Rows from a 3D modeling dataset
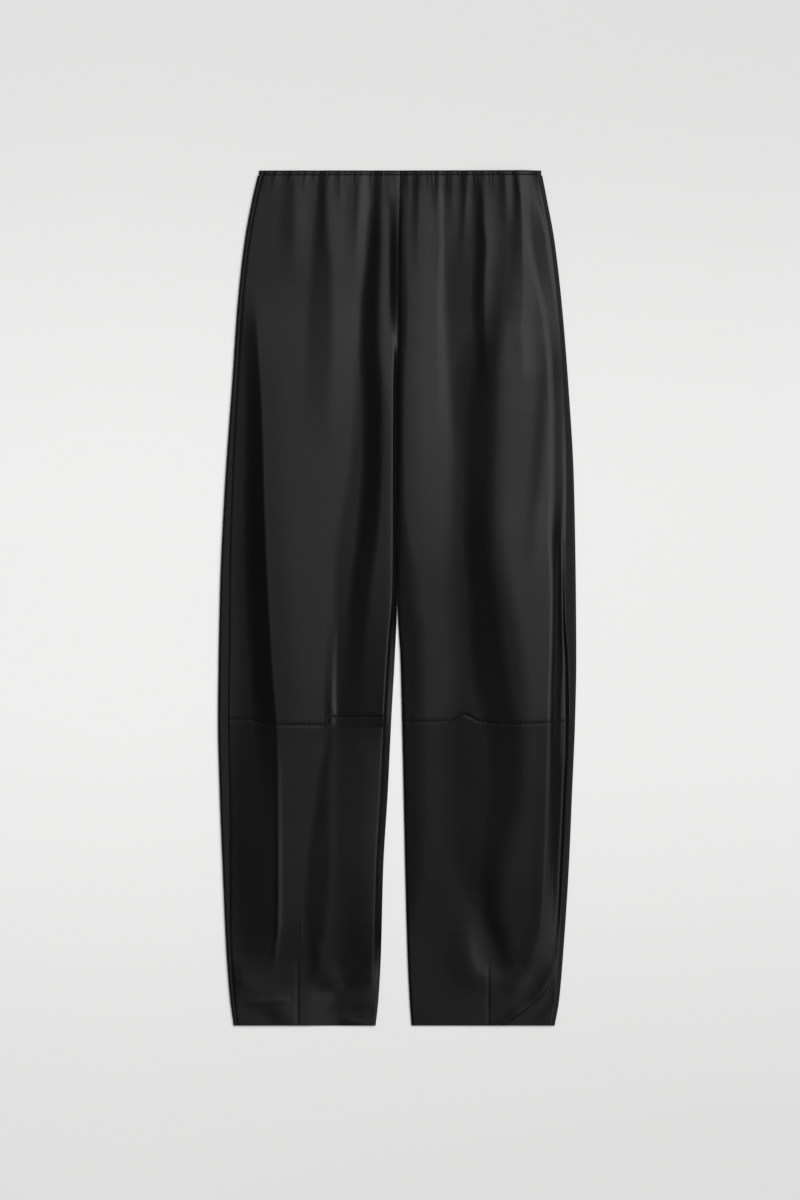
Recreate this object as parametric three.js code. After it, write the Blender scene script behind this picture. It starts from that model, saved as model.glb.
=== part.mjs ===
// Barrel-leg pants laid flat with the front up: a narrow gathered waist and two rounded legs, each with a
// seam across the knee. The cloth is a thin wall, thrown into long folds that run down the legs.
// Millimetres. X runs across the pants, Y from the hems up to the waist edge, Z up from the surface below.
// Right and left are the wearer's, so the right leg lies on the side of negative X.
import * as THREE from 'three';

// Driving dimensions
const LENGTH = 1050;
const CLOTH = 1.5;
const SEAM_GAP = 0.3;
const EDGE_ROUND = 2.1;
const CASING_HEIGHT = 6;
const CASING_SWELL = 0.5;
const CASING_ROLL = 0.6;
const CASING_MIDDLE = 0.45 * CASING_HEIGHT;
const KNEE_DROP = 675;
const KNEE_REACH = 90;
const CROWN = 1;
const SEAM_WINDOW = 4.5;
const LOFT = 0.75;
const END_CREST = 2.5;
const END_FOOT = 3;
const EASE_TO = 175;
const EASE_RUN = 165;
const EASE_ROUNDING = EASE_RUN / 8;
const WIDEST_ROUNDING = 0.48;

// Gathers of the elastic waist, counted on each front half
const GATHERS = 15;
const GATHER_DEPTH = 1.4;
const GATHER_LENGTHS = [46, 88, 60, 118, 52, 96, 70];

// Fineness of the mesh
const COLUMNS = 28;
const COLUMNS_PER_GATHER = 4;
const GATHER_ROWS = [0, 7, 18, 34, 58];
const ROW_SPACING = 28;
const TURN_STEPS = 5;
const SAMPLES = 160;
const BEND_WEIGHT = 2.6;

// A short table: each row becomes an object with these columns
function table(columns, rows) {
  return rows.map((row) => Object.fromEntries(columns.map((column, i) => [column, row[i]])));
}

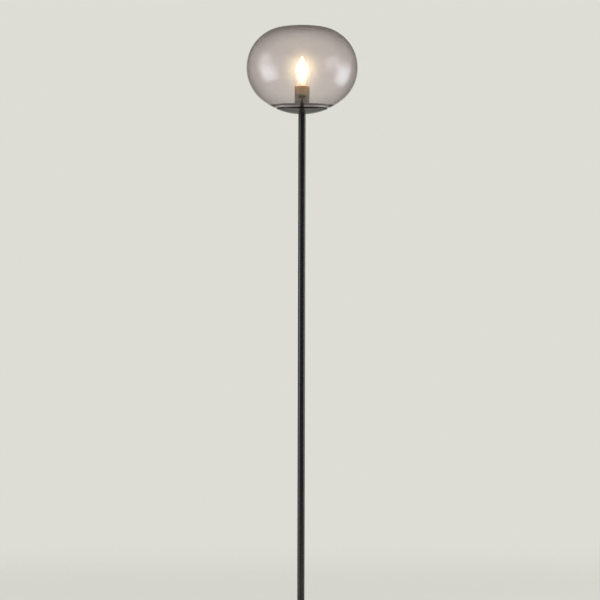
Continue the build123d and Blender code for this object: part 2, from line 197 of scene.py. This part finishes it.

[What you will do] Print the records once more, exactly as they were given.

[Result of the exercise]
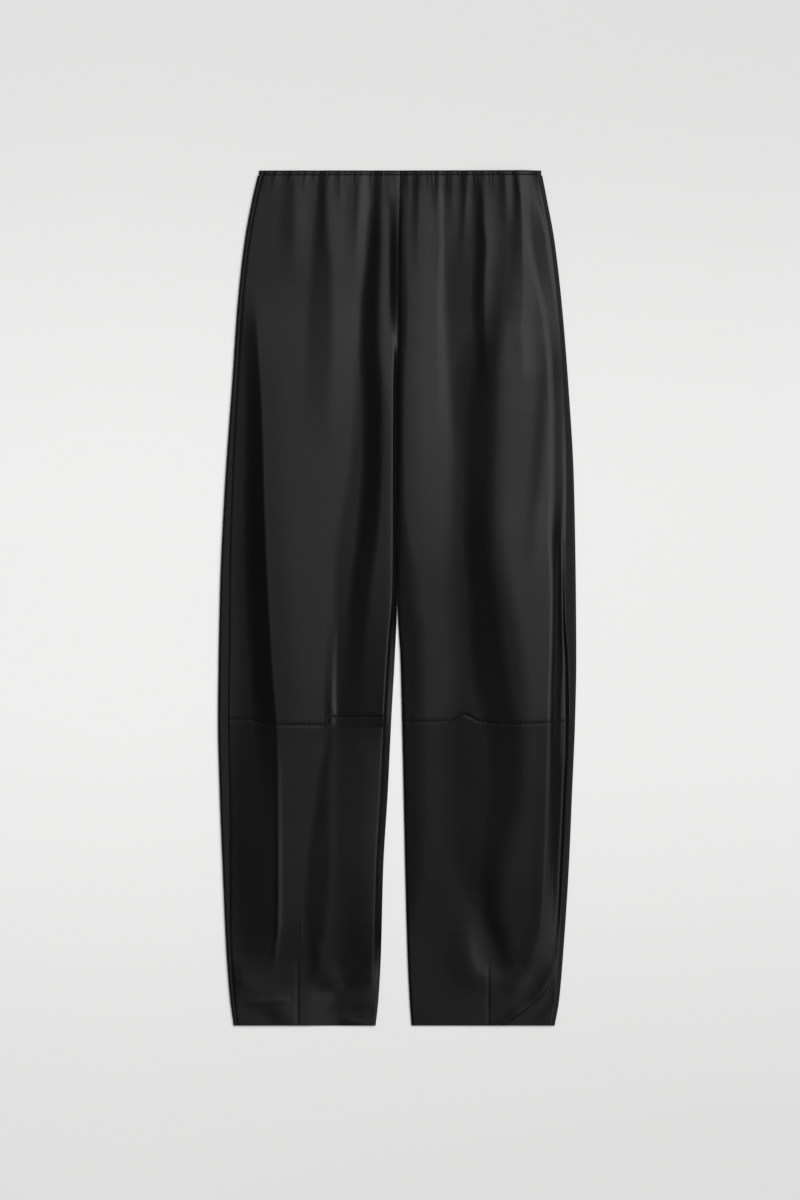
Recreate this object as parametric three.js code. After it, write the Blender scene script behind this picture. It starts from that model, saved as model.glb.
=== part.mjs ===
// Barrel-leg pants laid flat with the front up: a narrow gathered waist and two rounded legs, each with a
// seam across the knee. The cloth is a thin wall, thrown into long folds that run down the legs.
// Millimetres. X runs across the pants, Y from the hems up to the waist edge, Z up from the surface below.
// Right and left are the wearer's, so the right leg lies on the side of negative X.
import * as THREE from 'three';

// Driving dimensions
const LENGTH = 1050;
const CLOTH = 1.5;
const SEAM_GAP = 0.3;
const EDGE_ROUND = 2.1;
const CASING_HEIGHT = 6;
const CASING_SWELL = 0.5;
const CASING_ROLL = 0.6;
const CASING_MIDDLE = 0.45 * CASING_HEIGHT;
const KNEE_DROP = 675;
const KNEE_REACH = 90;
const CROWN = 1;
const SEAM_WINDOW = 4.5;
const LOFT = 0.75;
const END_CREST = 2.5;
const END_FOOT = 3;
const EASE_TO = 175;
const EASE_RUN = 165;
const EASE_ROUNDING = EASE_RUN / 8;
const WIDEST_ROUNDING = 0.48;

// Gathers of the elastic waist, counted on each front half
const GATHERS = 15;
const GATHER_DEPTH = 1.4;
const GATHER_LENGTHS = [46, 88, 60, 118, 52, 96, 70];

// Fineness of the mesh
const COLUMNS = 28;
const COLUMNS_PER_GATHER = 4;
const GATHER_ROWS = [0, 7, 18, 34, 58];
const ROW_SPACING = 28;
const TURN_STEPS = 5;
const SAMPLES = 160;
const BEND_WEIGHT = 2.6;

// A short table: each row becomes an object with these columns
function table(columns, rows) {
  return rows.map((row) => Object.fromEntries(columns.map((column, i) => [column, row[i]])));
}

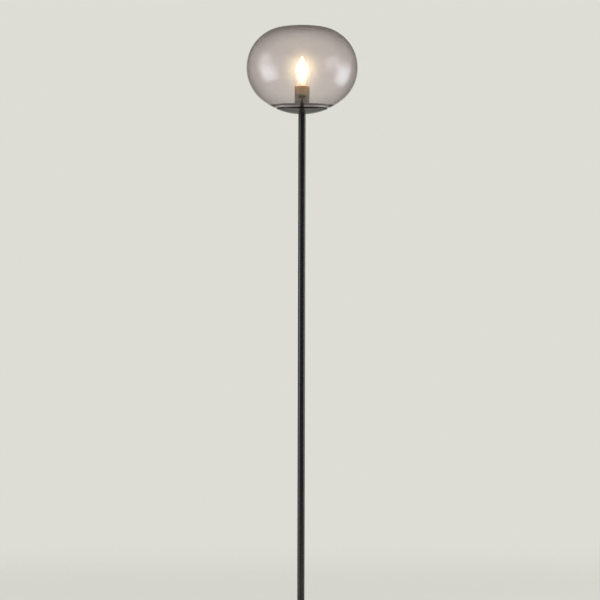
Continue the build123d and Blender code for this object: part 2, from line 197 of scene.py. This part finishes it.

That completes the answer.